600cc/min of methyl alcohol injection is roughly equivalent to 300cc/min of water injection. It's got the cooling capacity of nearly 2000cc/min of gasoline. If you do the math, that's a lot of fuel injector.
Take a 680/1680 injector, large-shaft T4 turbo, street port setup. It can run about 25psi of boost on leaded race gasoline, aiming for a conservative 11.0:1 air/fuel mixture, at duty cycles around 90-95%. Total injector output is around 4200/4300cc/min. Removing one air/fuel mixture point (going from 11:1 to 12:1) would remove about 400cc/min of injection. Replace that 400cc/min with 800cc/min of alcohol to aim back to that 11:1 air/fuel mixture. Not only does that 9% replacement reduce the overall carbon being tossed into the motor (allowing it to realistically run a richer mixture without challenging the spark plugs), it's also increasing the cooling btu's of that 400cc/min (38lbs/hr at 5700btu's/hr) to 38500btu's/hr! That replacement of 400cc of gas with 800cc of methanol will cool 6.76 times better. It'll also make for a more stable fuel that burns colder as well as stretch out the maximum power output of the fuel system.
My experience over the last four years of messing with alcohol injection has shown me that alcohol is where its at. Again, I'm not trying to make another soon-to-be-closed thread that's devolved into Internet heroes fighting about "water vs. alcohol"; this is simply a subjective opinion based on observation. While I'm aware that there's a few folks that go for big boost with huge amounts of water injection (all of them pre-turbo, I think), I still like the idea of attacking the heat-related problems in this engine by pointing the guns at the base fuel and making that base fuel more stable and predictable (with alcohol) instead of trying to drown it in massive amounts of water. That's just me and so far that experience, plus the other beneficial effects of alcohol like being able to run a hot-air setup, have pointed me in that direction. Again, not trying to knock water; I like it for certain setups. I just see alcohol injection taking us further.
Those of us that've used alcohol extensively all conclude the same thing: The more alcohol, the better. The rotary loves it.

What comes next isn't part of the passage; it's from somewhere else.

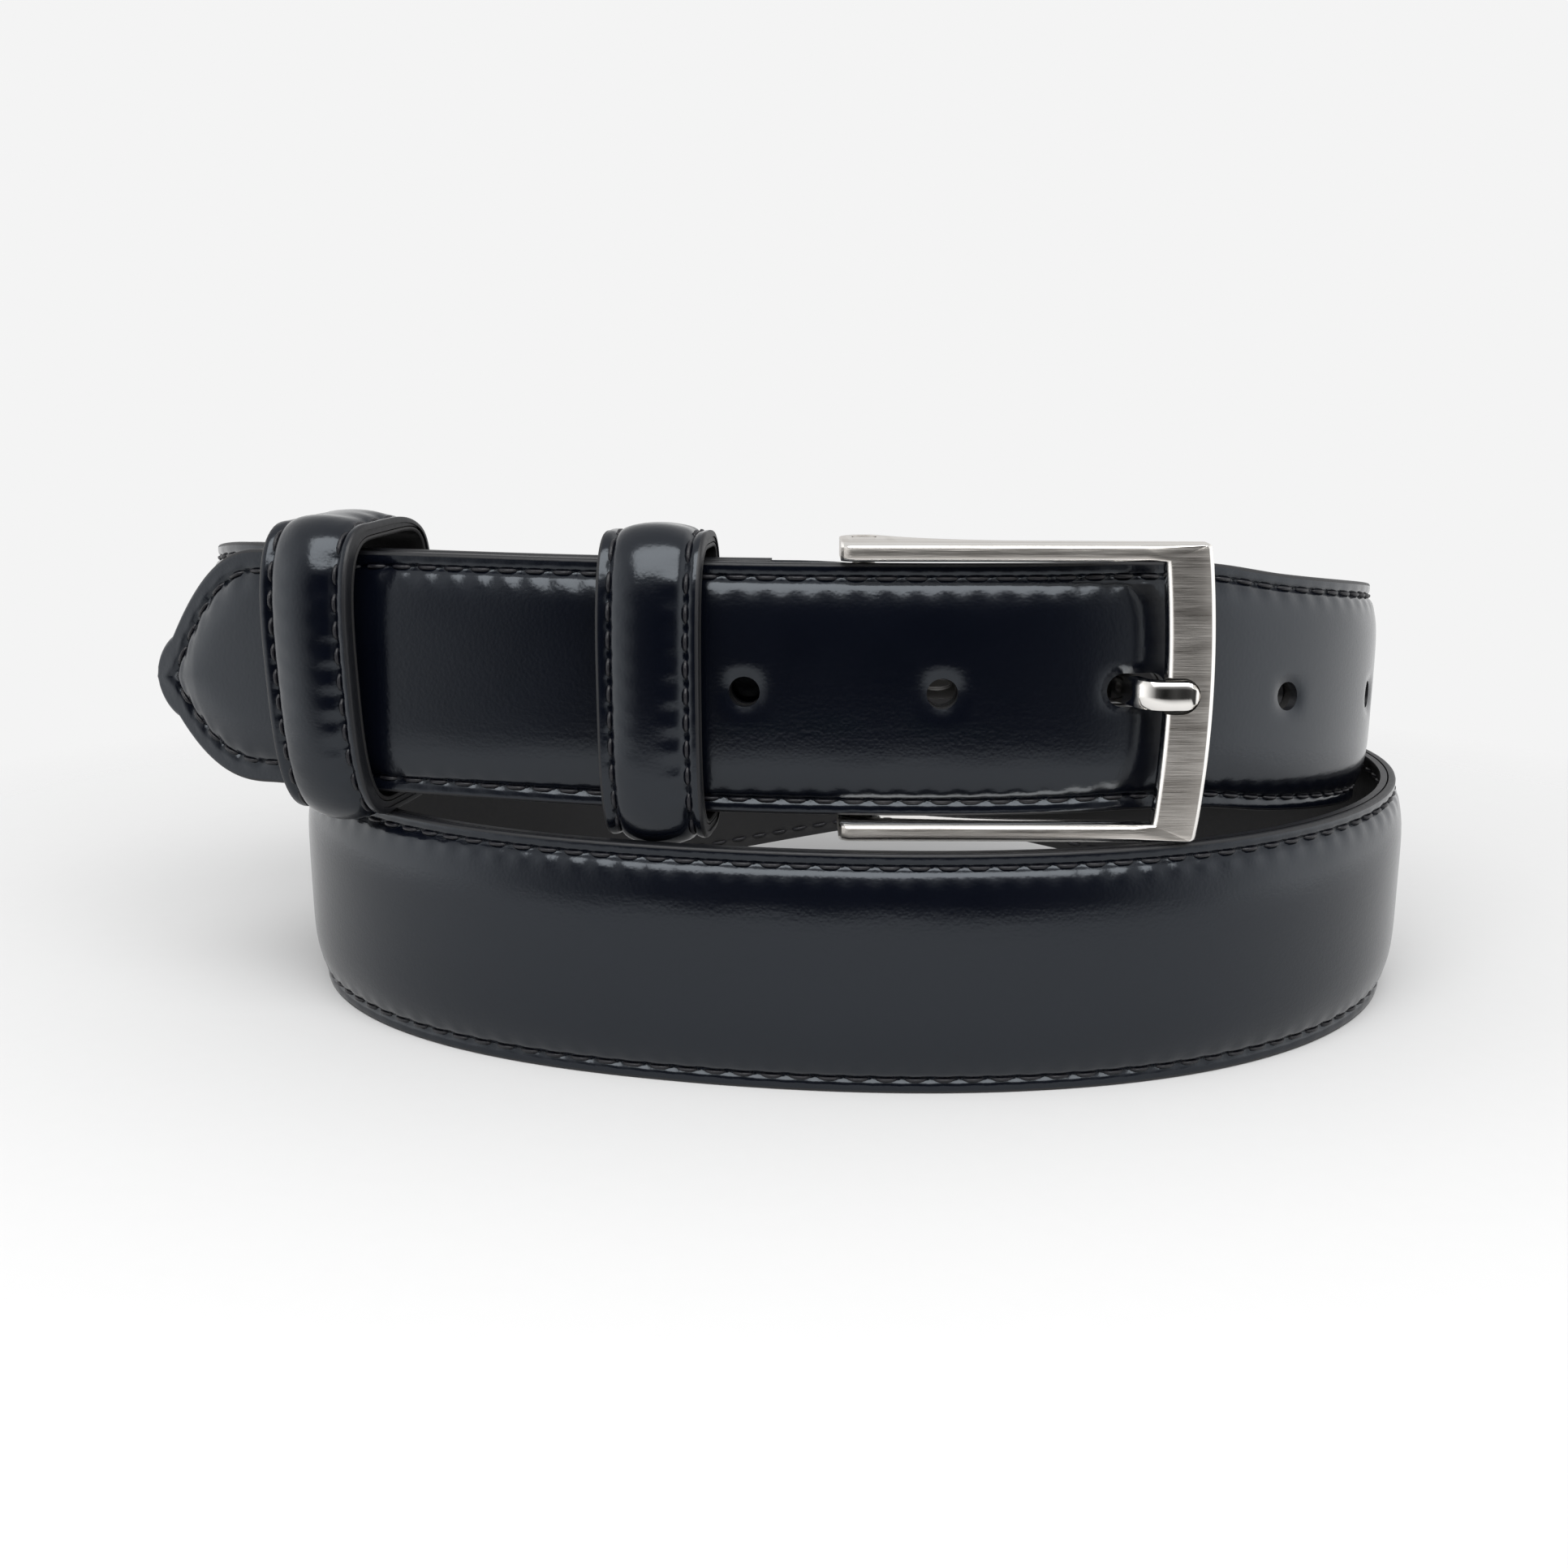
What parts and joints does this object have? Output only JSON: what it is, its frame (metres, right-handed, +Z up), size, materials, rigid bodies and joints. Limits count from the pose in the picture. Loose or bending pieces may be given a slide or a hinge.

What's the overall goal here? We're cramming more and more air into the engine in an attempt to produce more power. What makes power? Density of charge. What comes with increase charge density via forced induction? Temperature. When pressure rises, temperature goes right along with it. We generate more pressure with our desire to run more boost and make more power. The high temperature is the negative byproduct of our efforts to run more boost. The rub is trying to keep this temperature within certain limits (depending primarily on the base fuel, spark plug temp heat range, and other hardware). I think the idea that some folks seems to draw glory from in running high boost on strictly pump gas is foolish as it reminds me of the idiot that stands at the end of the cliff, inching his tippy-toes ever closer to the edge, challenging himself on when he'll eventually fall off. This is where the magnificence of AI comes in and I think for the reliability factor on our engines we all ought to delve into it seriously; so seriously that we all consider it necessary in having a tuned street setup.
Barry? rx72c? Howard? Anybody else? Any thoughts?